There was another branch of biology looking at [evolutionary] change on the scale of the organism. How does the shape of the organism change? How does the size of the organism change? How does the behavior of the organism change?
We're looking at one molecule. The hope now is that we're going to look at many complex interactions among molecules and start to understand the way those complex interactions affect change at the level of the entire organism.
There's still going to be changes that are easier to understand at the level of the organism. All of organismal biology is not going to [be] reduced to understanding proteins, but we may start to understand rules about how proteins change, rules about how all proteins evolve, that will tell us something about what's underpinning the organismal changes observed by a different area of biology.
Have you done any follow-up research to your original study?
Initially, the only organism we had for comparison with the yeast proteins was C. elegans. We were shocked that we could find a pattern with such a distant comparison.
And by the same token, [we were not] sure once we had seen that pattern over a billion years of evolution that we would see it over a hundred million years of evolution. When we could find close relatives to yeast to compare our proteins to, we weren't sure that we would still see the result. We were actually a little nervous that we wouldn't see the result because if you had to choose between [using] a billion-year-old separation for your comparison or a hundred million years, you would much rather use the closer one.
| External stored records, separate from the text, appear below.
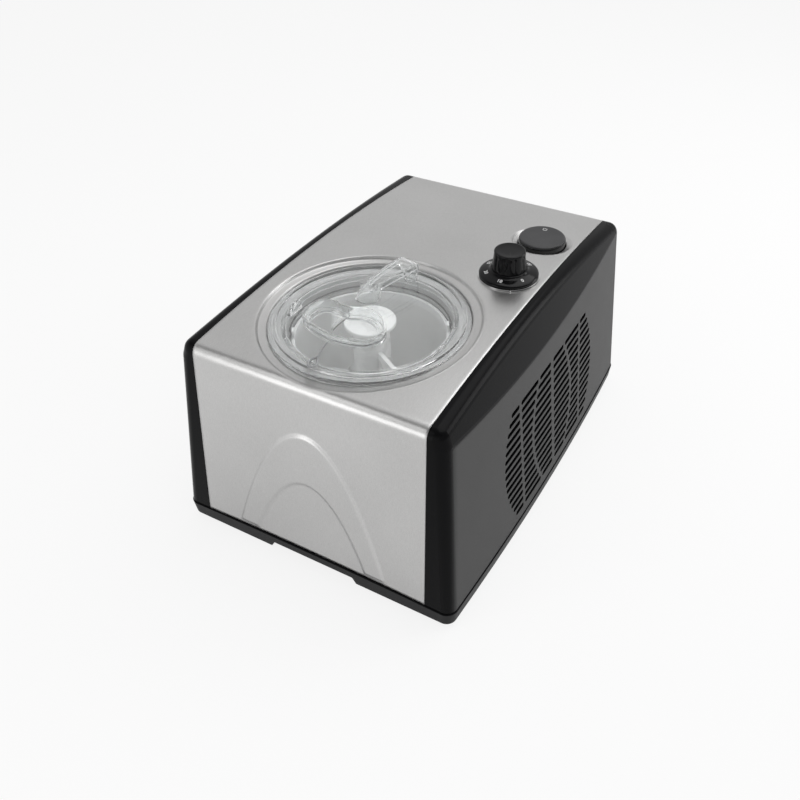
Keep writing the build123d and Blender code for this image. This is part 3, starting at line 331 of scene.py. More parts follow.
@dataclass(frozen=True)
class ButtonCap(Moulded):
    """The power button: satin on its top, gloss on its rim and side."""

    top_z: float = 0.2196
    side_colour: Colour = (0.004, 0.004, 0.0045)
    side_roughness: float = 0.1

    def dress(self, graph: MaterialGraph) -> None:
        """The moulded finish, with gloss below the edge of the top.

        Args:
            graph: The material's node tree.
        """
        super().dress(graph)
        _, _, z = graph.place()
        side = z.step(self.top_z, self.top_z - 0.0006)
        for name, value in (("Base Color", self.side_colour), ("Roughness", self.side_roughness)):
            socket = graph.shader.inputs[name]
            satin = Signal(graph, socket.links[0].from_socket)
            if name == "Base Color":
                graph.set(socket, graph.mix(side, satin, value))
            else:
                graph.set(socket, satin * (1 - side) + side * value)


@dataclass(frozen=True)
class BrushedSheet(Finish):
    """Sheet metal brushed from front to back: fine lines that run down the front and along the top."""

    line_scale: float = 5200.0
    line_stretch: float = 0.035
    line_depth: float = 0.00002
    patch_scale: float = 9.0
    speck_scale: float = 1500.0
    edge: float = 0.0034
    dish_y: float = -0.085
    dish_foot: float = 0.0905
    dish_lip: float = 0.1065
    dish_depth: float = 0.0026

    def dress(self, graph: MaterialGraph) -> None:
        """Lines along the sheet in the colour, the roughness and the bump, and the dish's soft flank.

        Args:
            graph: The material's node tree.
        """
        x, y, z = graph.place()
        along = (y + z) * self.line_stretch
        across = (y - z) * self.line_stretch
        lines = graph.noise(graph.vector(x, along, across), self.line_scale, 3.0, 0.6)
        where = graph.vector(x, y, z)
        patches = graph.noise(where, self.patch_scale)
        specks = graph.noise(where, self.speck_scale, 1.0)
        tone = 0.5 * lines + 0.2 * patches + 0.3 * specks
        reach = (x ** 2.0 + (y - self.dish_y) ** 2.0) ** 0.5
        dish = reach.step(self.dish_foot, self.dish_lip)
        shaped = graph.bump(dish, self.dish_depth, 1.0, graph.soft_edges(self.edge))
        graph.surface(
            Metallic=1.0,
            Base_Color=graph.mix(tone.step(0.3, 0.7), shade(self.colour, 0.88), shade(self.colour, 1.12)),
            Roughness=self.roughness + 0.08 * (lines - 0.5),
            Normal=graph.bump(lines, self.line_depth, 0.2, shaped),
        )


@dataclass(frozen=True)
class SideShell(Finish):
    """The moulded sides: gloss black on the bevels and corners, satin on the grilled wall, where a lighter
    grey colour is a painted reflection of the bright surround.
    """

    wall_colour: Colour = (0.08, 0.08, 0.08)
    wall_roughness: float = 0.42
    crease_mid: float = 0.1845
    crease_end: float = 0.2006
    crease_fade: tuple[float, float] = (0.0015, -0.0025)
    wall_front: float = -0.2131
    front_fade: float = 0.012
    front_lean: float = -0.133
    half_depth: float = 0.2125
    specular: float = 0.07
    grain: float = 0.00003
    grain_scale: float = 2300.0
    marks_scale: float = 45.0
    edge: float = 0.0008

    def dress(self, graph: MaterialGraph) -> None:
        """Satin, with a lighter grey as painted reflection, under the arched crease and behind the front
        corner, and not inside the slots.

        Args:
            graph: The material's node tree.
        """
        x, y, z = graph.place()
        where = graph.vector(x, y, z)
        arch = self.crease_mid + (self.crease_end - self.crease_mid) * (y / self.half_depth) ** 2.0
        under = (z - arch).step(*self.crease_fade)
        behind = (y + z * self.front_lean).step(self.wall_front, self.wall_front + self.front_fade)
        normal = graph.node("ShaderNodeNewGeometry", {}, {}, "True Normal")
        outer = abs(graph.node("ShaderNodeSeparateXYZ", {}, {0: normal}, "X")).step(0.6, 0.85)
        wall = under * behind * outer
        grain = graph.noise(where, self.grain_scale)
        marks = graph.noise(where, self.marks_scale, 3.0)
        graph.surface(
            Specular_IOR_Level=self.specular,
            # Painted reflection: the wall's lighter grey stands in for the bright surround that it mirrors;
            # the same moulding is black on the bevels, and the satin roughness is its real finish.
            Base_Color=graph.mix(wall, self.colour, self.wall_colour),
            Roughness=self.roughness + (self.wall_roughness - self.roughness) * wall + 0.06 * (marks - 0.5),
            Normal=graph.bump(grain, self.grain, 0.45, graph.soft_edges(self.edge)),
        )


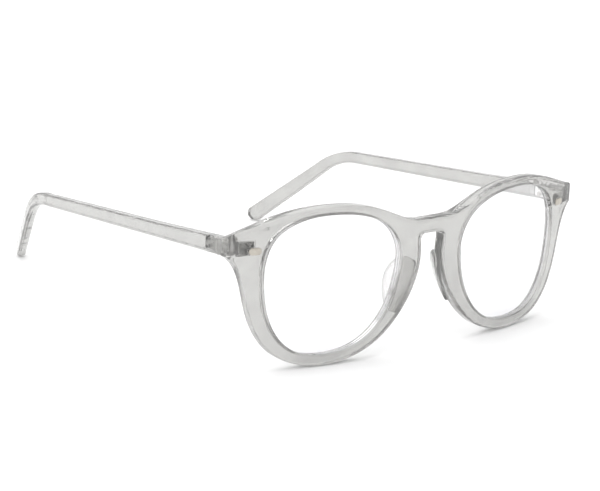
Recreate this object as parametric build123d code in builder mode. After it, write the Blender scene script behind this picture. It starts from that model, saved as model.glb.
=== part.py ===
"""Eyeglasses with a clear plastic front, five-barrel hinges and two folding temples.

Millimetres. +X is the wearer's left, +Y runs from the front towards the ears and +Z is up.
The glasses stand open on a table at z = 0, on both rims and both temple tips, and the origin
is on the table under the middle of their bounding box. The left half is modelled and the
right half is its mirror image.
"""

import os
from math import cos, radians, sin

from build123d import *

# ---------------------------------------------------------------- driving dimensions
overall_depth = 154.0  # front of the bridge to the rear of the temple tips
half_width = 70.2  # middle of the bridge to the outer side of an end piece
lens_height = 25.4  # table to the middle of the lenses
front_radius = 232.0  # face-form curve of the front, in plan
rim_thickness = 4.2
front_round = 1.3  # polished front edges of the rims
rear_round = 0.8
eye_round = 0.6  # edges of the eye openings

# lens and the groove that holds it
lens_setback = 1.1  # face of the rim to the face of the lens
lens_thickness = 1.9
bevel_width = 0.9
bevel_depth = 0.7  # how far the lens edge reaches into the rim
lens_play = 0.05

# end piece; heights are above the middle of the lenses
endpiece_top = 16.5
endpiece_bottom = 10.3
endpiece_fall = (0.315, 0.235, 1)  # normal of the sloping top of the end piece
joint_y = 16.6  # front of the bridge to the plane where temple and end piece meet
joint_top = 15.2
joint_bottom = 9.9
temple_gap = 0.1  # between the butt end of a temple and its end piece

# temple
temple_outer_x = 70.1
temple_inner_x = 66.0
tip_y = 151.4
tip_z = -22.8
tip_radius = 2.6
temple_round = 1.0

# hinge
hinge_x = 64.4
hinge_z = 12.3
barrel_radius = 1.2
barrel_count = 5
barrel_height = 0.72
barrel_play = 0.05  # between neighbouring barrels
leaf_thickness = 0.9
screw_radius = 0.55
screw_play = 0.04
screw_head_rim = 0.4
screw_head_height = 0.45
screw_slot = 0.25  # width and depth of the driver slot
rivet_radius = 0.5
rivet_head = 0.3  # rim and height of the heads
front_rivet_offset = 2.2  # hinge axis to the front rivets
front_rivet_spread = 1.05
front_rivet_reach = 2.0  # into the plastic in front of the plate
temple_rivet_offset = 5.4
temple_rivet_spread = 1.15
temple_rivet_reach = 3.2
plate_length = 4.0  # hinge axis to the inner end of the front plate
leaf_start = 0.4  # hinge axis to either end of the leaf in the temple
leaf_end = 7.4
leaf_corner = 0.4
arm_width = 2.2  # of the arms between the temple leaf and its barrels
pocket_floor_y = 12.15  # floor of the pocket milled into the back of the front
leaf_bed = 0.05  # between either leaf and the floor of its pocket
pocket_margin = 0.3  # around the front plate

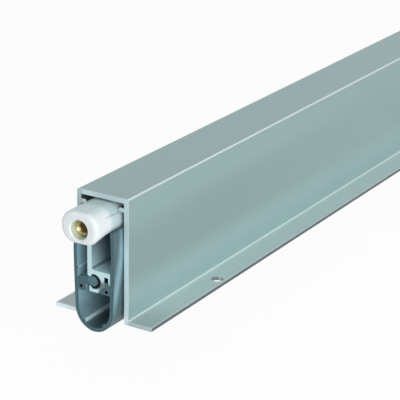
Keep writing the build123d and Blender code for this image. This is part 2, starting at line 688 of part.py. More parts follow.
def save(node, shape):
    """Write one node, either a single solid or a group of separate ones."""
    if isinstance(shape, list):
        shape = Compound(children=[piece.solid() for piece in shape])
    export_step(shape, "parts/" + node + ".step")


save("housing", make_housing())
save("front_guide", make_front_guide())
save("anchor_pins", make_anchor_pins())
save("housing_rivets", make_housing_rivets())
save("carrier", make_carrier())
save("seal", make_seal())
save("push_rod", make_push_rod())
save("rod_pins", make_rod_pins())
save("rod_head", make_rod_head())
save("head_rivet", make_head_rivet())
save("adjuster", make_adjuster())
save("plunger", make_plunger())
save("return_spring", make_return_spring())
for station, lower_pivot_x in STATIONS.items():
    save("anchor_" + station, make_anchor(lower_pivot_x))
    save("shoe_" + station, make_shoe(lower_pivot_x))
    save("lever_" + station, make_lever(lower_pivot_x))
    save("link_" + station, make_link(lower_pivot_x))

print("stroke", round(STROKE, 4), "drop", DROP, "swing deg", round(math.degrees(SWING), 4))
print("upper pivot offset", round(UPPER_PIVOT_OFFSET, 4), "play", round(SLOT_PLAY, 3))
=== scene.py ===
"""Looks of a drop-down door bottom seal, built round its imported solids."""

import json
import logging
import math
from abc import ABC, abstractmethod
from dataclasses import dataclass, field
from enum import Enum
from functools import reduce
from typing import Any, Iterable, Mapping, Sequence, Union

import bmesh
import bpy
from mathutils import Matrix, Vector


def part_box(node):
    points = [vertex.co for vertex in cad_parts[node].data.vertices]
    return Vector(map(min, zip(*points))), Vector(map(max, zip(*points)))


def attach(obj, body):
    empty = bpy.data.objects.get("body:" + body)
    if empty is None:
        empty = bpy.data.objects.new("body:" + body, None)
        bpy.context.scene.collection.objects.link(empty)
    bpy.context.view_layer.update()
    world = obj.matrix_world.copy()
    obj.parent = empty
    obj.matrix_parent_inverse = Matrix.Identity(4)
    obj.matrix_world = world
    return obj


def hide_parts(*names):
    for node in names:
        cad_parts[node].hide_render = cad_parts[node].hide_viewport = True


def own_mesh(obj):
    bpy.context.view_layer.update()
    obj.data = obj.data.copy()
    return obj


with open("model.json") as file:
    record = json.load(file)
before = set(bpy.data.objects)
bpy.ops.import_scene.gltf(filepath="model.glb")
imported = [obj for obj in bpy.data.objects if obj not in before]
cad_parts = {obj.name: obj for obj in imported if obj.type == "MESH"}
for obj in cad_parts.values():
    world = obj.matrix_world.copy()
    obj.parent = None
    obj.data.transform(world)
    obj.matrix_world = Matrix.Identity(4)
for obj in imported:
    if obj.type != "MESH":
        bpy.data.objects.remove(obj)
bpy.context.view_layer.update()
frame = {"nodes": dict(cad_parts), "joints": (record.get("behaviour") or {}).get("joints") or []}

Number = Union["Term", float]
Colour = tuple[float, float, float]  # red, green and blue, linear
Paint = Union[Colour, bpy.types.NodeSocket]  # a colour, constant or linked
Span = tuple[float, float]  # where a mask is 0, and where it is 1
Spot = tuple[float, float, float]  # Y and Z of a line along the length, and a radius, in mm

MM = 0.001
LINE_FEATHER = 0.1  # soft border of a mask round a line, in mm
FACING_END: Span = (0.9, 0.98)  # how squarely a face looks along the length
WHITE: Colour = (1.0, 1.0, 1.0)
log = logging.getLogger("door_seal")


class Body(Enum):
    """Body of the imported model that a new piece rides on."""

    HOUSING = "housing"


class Slot(Enum):
    """Material slot of the record; the new pieces here don't take their finish from it."""

    SPRING = "spring_steel"


class Maths(Enum):
    """Operations of a Math node."""

    ADD = "ADD"
    SUBTRACT = "SUBTRACT"
    MULTIPLY = "MULTIPLY"
    ABSOLUTE = "ABSOLUTE"
    MAXIMUM = "MAXIMUM"
    SINE = "SINE"


class Ray(Enum):
    """Kinds of ray that the floor and the world tell apart."""

    CAMERA = "Is Camera Ray"
    GLOSSY = "Is Glossy Ray"
    TRANSMISSION = "Is Transmission Ray"


class Term:
    """A number socket of a shader that can stand in a Python expression."""

    def __init__(self, shader: "Shader", socket: bpy.types.NodeSocket) -> None:
        """Wrap a socket of the shader's nodes."""
        self.shader = shader
        self.socket = socket

    def __add__(self, other: Number) -> "Term":
        """Sum of both."""
        return self.shader.math(Maths.ADD, self, other)

    def __radd__(self, other: Number) -> "Term":
        """Sum of both."""
        return self.shader.math(Maths.ADD, other, self)

    def __sub__(self, other: Number) -> "Term":
        """This less the other."""
        return self.shader.math(Maths.SUBTRACT, self, other)

    def __rsub__(self, other: Number) -> "Term":
        """The other less this."""
        return self.shader.math(Maths.SUBTRACT, other, self)

    def __mul__(self, other: Number) -> "Term":
        """Product of both."""
        return self.shader.math(Maths.MULTIPLY, self, other)

    def __rmul__(self, other: Number) -> "Term":
        """Product of both."""
        return self.shader.math(Maths.MULTIPLY, other, self)

    def __abs__(self) -> "Term":
        """Size without sign."""
        return self.shader.math(Maths.ABSOLUTE, self)

    def either(self, other: Number) -> "Term":
        """The larger of both."""
        return self.shader.math(Maths.MAXIMUM, self, other)

    def ramp(self, span: Span) -> "Term":
        """Rise smoothly from 0 to 1.

        Args:
            span: values at which the result is 0 and 1; the second may be the lower one.

        Returns:
            The mask.
        """
        settings = {"interpolation_type": "SMOOTHSTEP"}
        sockets = {"Value": self, "From Min": span[0], "From Max": span[1]}
        return self.shader.term("MapRange", settings, sockets)

    def fade(self, span: Span) -> "Term":
        """Rise smoothly from 0 to 1 between two places that are given in millimetres."""
        return self.ramp((span[0] * MM, span[1] * MM))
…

Since doing the study, we've had the chance to analyze progressively closer evolutionary comparisons. There's another yeast species called Candida albicans-we've done that and some more close genomes. Each one has revealed the same pattern. The evolutionary process seems to operate at every time scale.
What are your unanswered questions?
We have some sense of how pairs of proteins evolve in communication with each other in this ongoing dialogue of change.
We still don't understand so much about how you can add interactions to produce more complex organisms. We're pretty sure that adding interactions, changing your interaction network, is a big part of the story. We're pretty sure that humans have a more complex protein interaction network than do worms.
But we really can't say much about how the simpler network of worms was transformed to give us the more complex network of humans. Our study sort of suggests that since proteins are co-evolving, you can add new proteins. It allows for the addition of more proteins to the network. But, if more proteins are added, that doesn't tell you really how you get from a worm to a human.
How will the field of proteomics help with this kind of research?
I think there are a lot of questions that are newly accessible because of the new proteomic data. I think that the study of whole genomes and the proteins they encode, does hold promise for bridging the gap in explanation between our very thorough understanding of simple molecular systems in the cell and the whole functioning organism. We're going to have to learn to read the interaction of molecules in the way that we don't know how to read them [now]: But we're starting to understand more points along this continuum from molecular circuit to functioning organism, which is not to say we're reducing the organism to a set of molecular circuits. We're just learning to explain processes that are underpinned by molecules at a scale that is getting closer to the whole organism.